One of my Facebook followers asked me to do this post, and I thought it would be fun. Here are mine, but I’m sure many of you can add to the list.
5. Asking to connect to me on LinkedIn by saying you’re a “Friend”
Obviously this is fine if you’re an actual friend, but if I met you once at a networking event, or if I was teaching a seminar, and you were in the audience, sorry. You’re not a friend, so please don’t use that as a shortcut on LinkedIn. Friday, I’m going to do a post on the right ways to request connections on LinkedIn.
4. Handing me a brochure at a networking event without talking to me first
Confession time. I almost never keep brochures, even if I really like you. I just don’t keep much paper in my office. But if I don’t know you at all, what’s the point of handing me a piece of paper? If I like you, I’ll wait until I get home to toss it. If I don’t know you, I’ll do it on my way out of the event, or even earlier if it’s a pain to carry around.

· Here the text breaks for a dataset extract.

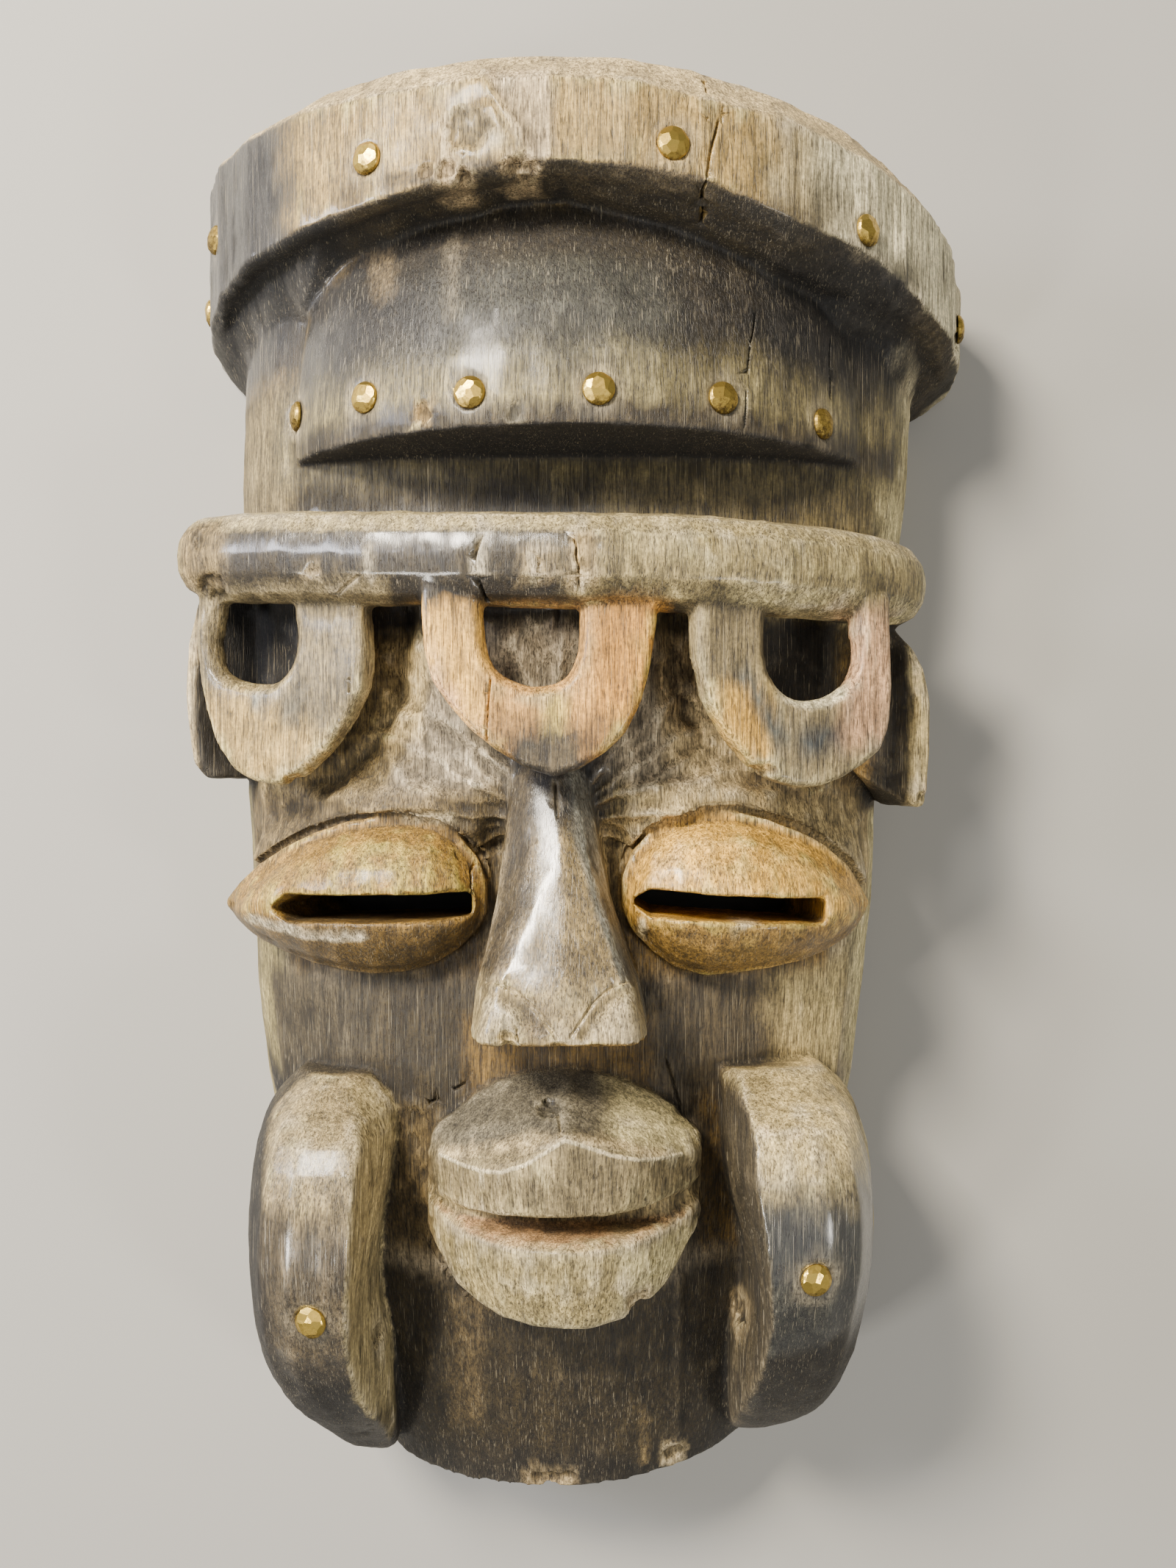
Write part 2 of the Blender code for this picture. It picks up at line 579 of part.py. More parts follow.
def loop_rings(start, end, outline):
    """A flat U-shaped plate, its hole bevelled towards the front."""
    across = Vector((end[0] - start[0], end[1] - start[1])).normalized()
    out = Vector((-across[1], across[0]))

    def place(point, depth):
        flat = Vector(start) + across * point[0] + out * depth
        return (flat[0], point[1], flat[1])

    rings = []
    for outer, inner in outline:
        reach = Vector((outer[0] - inner[0], outer[1] - inner[1])).normalized()
        lip = (inner[0] + reach[0] * LOOP_BEVEL, inner[1] + reach[1] * LOOP_BEVEL)
        rim = (outer[0] - reach[0] * LOOP_ROUND * 0.85, outer[1] - reach[1] * LOOP_ROUND * 0.85)
        rings.append([
            place(outer, -LOOP_ROUND),
            place(rim, 0.0),
            place(lip, 0.0),
            place(inner, -LOOP_BEVEL_DEPTH),
            place(inner, -LOOP_THICK),
            place(outer, -LOOP_THICK),
        ])
    return rings


def ear_rings(rows):
    """A flange standing out of the side, its rim forward."""
    rings = []
    for height, rim_x, rim_z, root_x, root_z in rows:
        side = math.copysign(1.0, rim_x)
        rings.append([
            (root_x, height, root_z),
            (rim_x - side * EAR_RIM, height, rim_z + EAR_THICK / 6.0),
            (rim_x, height, rim_z - EAR_THICK / 10.0),
            (rim_x + side * EAR_THICK / 15.0, height, rim_z - EAR_THICK),
            (between(rim_x, root_x, 0.55), height, rim_z - EAR_FLANK),
            (root_x - side * EAR_THICK / 1.5, height, root_z - EAR_ROOT_DEPTH),
        ])
    return rings


def nose_rings():
    """The nose, from the bridge to the flat cut at its base."""
    rings = []
    for height, left, right, side, flat_from, flat_to, front, ridge in NOSE_ROWS:
        rings.append([
            (left - NOSE_SPREAD, height, NOSE_FOOT),
            (left, height, side),
            (between(left, flat_from, 0.55), height, between(side, front, 0.78)),
            (flat_from, height, front),
            ((flat_from + flat_to) / 2.0, height, ridge),
            (flat_to, height, front),
            (between(right, flat_to, 0.55), height, between(side, front, 0.78)),
            (right, height, side),
            (right + NOSE_SPREAD, height, NOSE_FOOT),
        ])
    return rings


def eye_rings(rows):
    """A bulging eye, deepest along its slit."""
    rings = []
    for x, upper, slit, lower, edge, middle in rows:
        ring = [(x, upper, EYE_BASE), (x, upper, edge)]
        for share in (0.1, 0.3, 0.6, 0.9, 1.0):
            rise = math.sin(share * math.pi / 2.0) ** 0.75
            ring.append((x, between(upper, slit, share), between(edge, middle, rise)))
        for share in (0.8, 0.45, 0.12):
            rise = math.sin(share * math.pi / 2.0) ** 0.75
            ring.append((x, between(lower, slit, share), between(edge, middle, rise)))
        ring.append((x, lower, edge))
        ring.append((x, lower, EYE_BASE))
        rings.append(ring)
    return rings


def slit_rings(front_left, front_right, back_left, back_right):
    """A slot right through, wider at the front."""
    half = SLIT_HEIGHT / 2.0
    rings = []
    for depth, left, right in ((SLIT_BACK, back_left, back_right),
                               (SLIT_FRONT, front_left, front_right)):
        rings.append([
            (left[0], left[1], depth),
            (left[0] + SLIT_TIP, left[1] - half, depth),
            (right[0], right[1] - half, depth),
            (right[0], right[1] + half, depth),
            (left[0] + SLIT_TIP, left[1] + half, depth),
        ])
    return rings


def upper_lip_rings():
    """The upper lip, sloping back above its crest and upright below it."""
    rings = []
    for x, upper, crest, lower, depth in UPPER_LIP:
        rings.append([
            (x, upper, LIP_BASE),
            (x, upper, min(UPPER_LIP_ROOT, depth - UPPER_LIP_EDGE)),
            (x, between(upper, crest, 0.45), between(UPPER_LIP_ROOT, depth, 0.62)),
            (x, between(upper, crest, 0.9), between(UPPER_LIP_ROOT, depth, 0.97)),
            (x, crest, depth),
            (x, lower + UPPER_LIP_EDGE * 0.5, depth - UPPER_LIP_EDGE),
            (x, lower, depth - UPPER_LIP_EDGE * 1.6),
            (x, lower + UPPER_LIP_EDGE * 0.5, LIP_BASE),
        ])
    return rings


def lower_lip_rings():
    """The lower lip, with a sloping rim above, an upright front and the slot's bottom behind."""
    rings = []
    for x, rim, lower, depth, foot in LOWER_LIP:
        bottom = min(SLOT_DEPTH, depth - LOWER_LIP_RIM * 1.6)
        rings.append([
            (x, rim + SLOT_REACH, LIP_BASE),
            (x, rim + SLOT_REACH, bottom),
            (x, rim + LOWER_LIP_RIM, bottom + LOWER_LIP_RIM * 0.3),
            (x, rim + LOWER_LIP_RIM * 0.72, depth - LOWER_LIP_RIM),
            (x, rim, depth),
            (x, between(rim, lower, 0.5), between(depth, foot, 0.35)),
            (x, lower + LOWER_LIP_RIM * 0.2, foot + LOWER_LIP_RIM * 0.1),
            (x, lower - LOWER_LIP_RIM * 0.12, foot - LOWER_LIP_RIM * 0.5),
            (x, lower - LOWER_LIP_RIM * 0.2, LIP_BASE),
        ])
    return rings


def horn_rings(rows):
    """A crescent standing on the cheek; the rows are read smoothly."""
    plain = []
    for height, outer, front, inner, foot in rows:
        plain.append((height, *outer, *front, *inner, *foot))
    rings = []
    for height, ox, oz, fx, fz, ix, iz, bx, bz in spline(plain, 2):
        side = math.copysign(1.0, ox)
        profile = spline([(ox - side * HORN_SIDE_SLOPE, oz - HORN_SIDE_DEPTH), (ox, oz),
                          (fx, fz), (ix, iz)], 3)
        ring = [(x, height, z) for x, z in profile]
        ring.append((between(ix, bx, 0.5), height, between(iz, bz, 0.62)))
        ring.append((bx, height, bz))
        ring.append((bx, height, min(HORN_BASE, bz - HORN_SIDE_DEPTH)))
        ring.append((ox - side * HORN_ROOT_INSET, height,
                     min(HORN_BASE, oz - HORN_SIDE_DEPTH * 1.25)))
        rings.append(ring)
    return rings


def lathe(name, profile, sides, group, material=None):
    """Turn a profile of radius and height, both in millimetres, round the Z axis."""
    bm = bmesh.new()
    rings = []
    for radius, height in profile:
        if radius == 0.0:
            rings.append([bm.verts.new((0.0, 0.0, height * MM))])
            continue
        ring = []
        for side in range(sides):
            turn = 2.0 * math.pi * side / sides
            ring.append(bm.verts.new((radius * math.cos(turn) * MM, radius * math.sin(turn) * MM,
                                      height * MM)))
        rings.append(ring)
    for upper, lower in zip(rings, rings[1:]):
        for side in range(sides):
            after = (side + 1) % sides
            if len(upper) == 1:
                bm.faces.new((upper[0], lower[side], lower[after]))
            elif len(lower) == 1:
                bm.faces.new((upper[side], lower[0], upper[after]))
            else:
                bm.faces.new((upper[side], lower[side], lower[after], upper[after]))
    bmesh.ops.recalc_face_normals(bm, faces=bm.faces)
    return new_object(name, bm, group, material)


def turned(item, spot, way):
    """Stand a lathed object on a spot, facing a way, and settle the turn into its mesh."""
    facing = Vector(way).normalized().to_track_quat("Z", "Y").to_matrix().to_4x4()
    item.data.transform(Matrix.Translation(spot) @ facing)
    item.data.update()


def cut(target, other, operation):
    """Add one exact Boolean to the target."""
    step = target.modifiers.new(other.name, "BOOLEAN")
    step.operation = operation
    step.solver = "EXACT"
    step.object = other


def settle(item):
    """Turn the target's modifiers into its own mesh."""
    graph = bpy.context.evaluated_depsgraph_get()
    mesh = bpy.data.meshes.new_from_object(item.evaluated_get(graph))
    item.modifiers.clear()
    item.data = mesh


def tidy_mesh(item):
    """Drop slivers left by the Booleans."""
    bm = bmesh.new()
    bm.from_mesh(item.data)
    bmesh.ops.remove_doubles(bm, verts=bm.verts, dist=0.00005)
    bmesh.ops.dissolve_degenerate(bm, edges=bm.edges, dist=0.00005)
    bmesh.ops.triangulate(bm, faces=bm.faces)
    bmesh.ops.recalc_face_normals(bm, faces=bm.faces)
    bm.to_mesh(item.data)
    bm.free()


def build():
    """Build the whole mask."""
    clear_scene()
    parts = new_collection("african_mask")
    cutters = new_collection("african_mask_cutters")
    wood = new_material("carved_wood", (0.105, 0.078, 0.052), 0.0, 0.5)
    brass = new_material("brass", (0.62, 0.44, 0.14), 1.0, 0.35)

    body = loft("mask_body", board_rings(), parts, wood)
    forms = [
        loft("brim", brim_rings(), cutters),
        loft("forehead", forehead_rings(), cutters),
        loft("brow", brow_rings(), cutters),
        loft("bar", bar_rings(), cutters),
        loft("nose", nose_rings(), cutters),
        loft("upper_lip", upper_lip_rings(), cutters),
        loft("lower_lip", lower_lip_rings(), cutters),
    ]
    for name, (start, end, outline) in LOOPS.items():
        forms.append(loft(name, loop_rings(start, end, outline), cutters))
    for name, rows in EARS.items():
        forms.append(loft(name, ear_rings(rows), cutters))
    for name, rows in EYES.items():
        forms.append(loft(name, eye_rings(rows), cutters))
    for name, rows in HORNS.items():
        forms.append(loft(name, horn_rings(rows), cutters))
    for form in forms:
        cut(body, form, "UNION")
    settle(body)
    for form in forms:
        bpy.data.objects.remove(form, do_unlink=True)

    tools = [loft("hollow", hollow_rings(), cutters)]
    for name, corners in SLITS.items():
        tools.append(loft(name, slit_rings(*corners), cutters))
    reach = BACK_SLAB_REACH
    tools.append(loft("back_slab", [
        [(-reach, reach, depth), (-reach, -reach, depth), (reach, -reach, depth),
         (reach, reach, depth)] for depth in (-BACK_SLAB, 0.0)], cutters))

    surface = BVHTree.FromPolygons([tuple(v.co) for v in body.data.vertices],
                                   [tuple(p.vertices) for p in body.data.polygons])
    for name, (near, way) in TACKS.items():
        facing = Vector(way).normalized()
        spot = surface.ray_cast((Vector(near) + facing * TACK_REACH) * MM, -facing,
                                2.0 * TACK_REACH * MM)[0]
        seat = spot - facing * TACK_SINK * MM
        tack = lathe(name, (
            (0.0, TACK_GAP + TACK_HEAD_HEIGHT),
            (TACK_HEAD_RADIUS * 0.45, TACK_GAP + TACK_HEAD_HEIGHT * 0.9),
            (TACK_HEAD_RADIUS * 0.82, TACK_GAP + TACK_HEAD_HEIGHT * 0.58),
            (TACK_HEAD_RADIUS, TACK_GAP),
            (TACK_PIN_RADIUS, TACK_GAP),
            (TACK_PIN_RADIUS, -TACK_PIN_LENGTH),
            (0.0, -TACK_PIN_LENGTH - TACK_POINT),
        ), TACK_SIDES, parts, brass)
        turned(tack, seat, way)
        seat_radius = (TACK_HEAD_RADIUS + TACK_GAP) / math.cos(math.pi / TACK_SIDES)
        pilot_radius = (TACK_PIN_RADIUS + TACK_GAP) / math.cos(math.pi / TACK_SIDES)
        recess = lathe(name + "_recess", (
            (0.0, RECESS_HEIGHT),
            (seat_radius, RECESS_HEIGHT),
            (seat_radius, 0.0),
            (pilot_radius, 0.0),
            (pilot_radius, -TACK_PIN_LENGTH - RECESS_POINT),
            (0.0, -TACK_PIN_LENGTH - RECESS_POINT),
        ), TACK_SIDES, cutters)
        turned(recess, seat, way)
        tools.append(recess)
    for tool in tools:
        cut(body, tool, "DIFFERENCE")
    settle(body)
    for tool in tools:
        bpy.data.objects.remove(tool, do_unlink=True)
    bpy.data.collections.remove(cutters)
    tidy_mesh(body)


build()
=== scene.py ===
"""Dresses a carved wooden mask, lying on its back, as old worn wood with brass tacks.

Tables below are in millimetres: X to the viewer's right, Y to the top of the head, Z out of the face.
"""

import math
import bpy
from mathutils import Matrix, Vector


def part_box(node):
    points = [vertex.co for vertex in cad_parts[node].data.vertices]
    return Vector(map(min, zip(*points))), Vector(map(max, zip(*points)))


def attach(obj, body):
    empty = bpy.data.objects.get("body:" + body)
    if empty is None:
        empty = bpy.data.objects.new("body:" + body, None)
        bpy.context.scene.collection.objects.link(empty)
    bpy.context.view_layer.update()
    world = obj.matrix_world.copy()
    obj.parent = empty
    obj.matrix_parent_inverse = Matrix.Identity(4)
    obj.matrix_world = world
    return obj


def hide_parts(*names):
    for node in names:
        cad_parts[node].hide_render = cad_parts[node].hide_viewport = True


bl_info = {
    "name": "Carved mask",
    "version": (1, 0, 0),
    "blender": (4, 5, 0),
    "location": "View3D > Sidebar > Carved mask",
    "description": "Carves the wood of the mask, sets its brass tacks and lights it",
    "category": "Object",
}

import bmesh
import bpy
import numpy as np
from bpy.props import FloatProperty, FloatVectorProperty, PointerProperty
from mathutils import Matrix, Vector
from mathutils.bvhtree import BVHTree

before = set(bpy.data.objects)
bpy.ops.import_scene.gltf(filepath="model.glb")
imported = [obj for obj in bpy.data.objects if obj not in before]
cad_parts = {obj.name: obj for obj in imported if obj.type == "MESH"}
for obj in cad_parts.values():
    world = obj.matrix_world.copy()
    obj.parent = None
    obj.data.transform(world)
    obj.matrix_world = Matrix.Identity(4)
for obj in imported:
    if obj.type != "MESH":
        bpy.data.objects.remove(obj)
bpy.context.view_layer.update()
MM = 0.001

# The sides a zone of paint can be kept to.
UP = (0.0, 1.0, 0.0)
DOWN = (0.0, -1.0, 0.0)
FRONT = (0.0, 0.0, 1.0)
LEFT = (-1.0, 0.0, 0.0)
RIGHT = (1.0, 0.0, 0.0)

# The eyes: x, upper outline, lower outline.
EYES = (
    ((-116.5, -28.0, -31.0), (-111.0, -22.5, -35.5), (-104.0, -17.0, -39.4),
     (-95.0, -11.5, -43.2), (-85.0, -6.6, -46.4), (-75.0, -3.2, -48.4), (-65.0, -1.4, -49.2),
     (-55.0, -1.2, -48.4), (-46.0, -2.8, -45.6), (-38.5, -6.6, -41.2), (-33.0, -13.5, -35.5),
     (-30.2, -21.0, -30.5)),
    ((11.6, -19.5, -29.5), (14.5, -11.5, -35.5), (20.1, -5.0, -41.8), (28.0, -1.2, -47.2),
     (37.0, 0.6, -49.6), (47.0, 0.4, -49.0), (57.0, -2.0, -47.8), (67.0, -5.6, -45.8),
     (76.0, -10.6, -43.0), (83.5, -17.0, -39.4), (89.0, -24.0, -34.8), (92.5, -28.4, -30.6)),
)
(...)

3. A boring elevator speech
I really do listen to them. I even take notes. Unless you bore me. Then you’re just wasting your time and mine. And the height of boring is a long list of products or services that I won’t remember two seconds after you say them. By the way, I give people who are really trying a break. So, if you’re nervous and trying out a speech for the first time and kind of flub it, no worries. That’s not boring. I’ll cheer you on and be more likely to help you than if you smoothly deliver the afore-mentioned laundry list.
2. Taking my call to tell me you can’t take my call
This was the Facebook post that prompted this article. Really. It’s okay. If you’re in a meeting and can’t answer a call, just let it go to voice mail. Taking a call to tell me you can’t take it just pisses off me and the person/people you’re in the meeting with. The one exception is if you’ve been playing phone tag. Then I’m okay with a quick answer to set up a real time to call.
1. Cancelling a meeting via email 5 minutes before the start time
This is so bad on so many levels. In the DC Metro area, I may have just driven or ridden Metro for 45 minutes (or more) to get to the meeting. 5 minutes isn’t nearly enough notice. And some of us don’t have emails pushed to our phone (because we like to pay attention to people instead of a phone), so I might not even get it until I’ve cooled my heels for 15 minutes wondering if I was in the wrong place. Not good. Never cancel a meeting with 5 minutes notice, but if you do have to cancel on a tight schedule, call. Text messages are also acceptable if you know in advance that the person accepts them. (I do, by the way.)
Those are mine. I’m sure you have more to share, so let’s have them in the comments!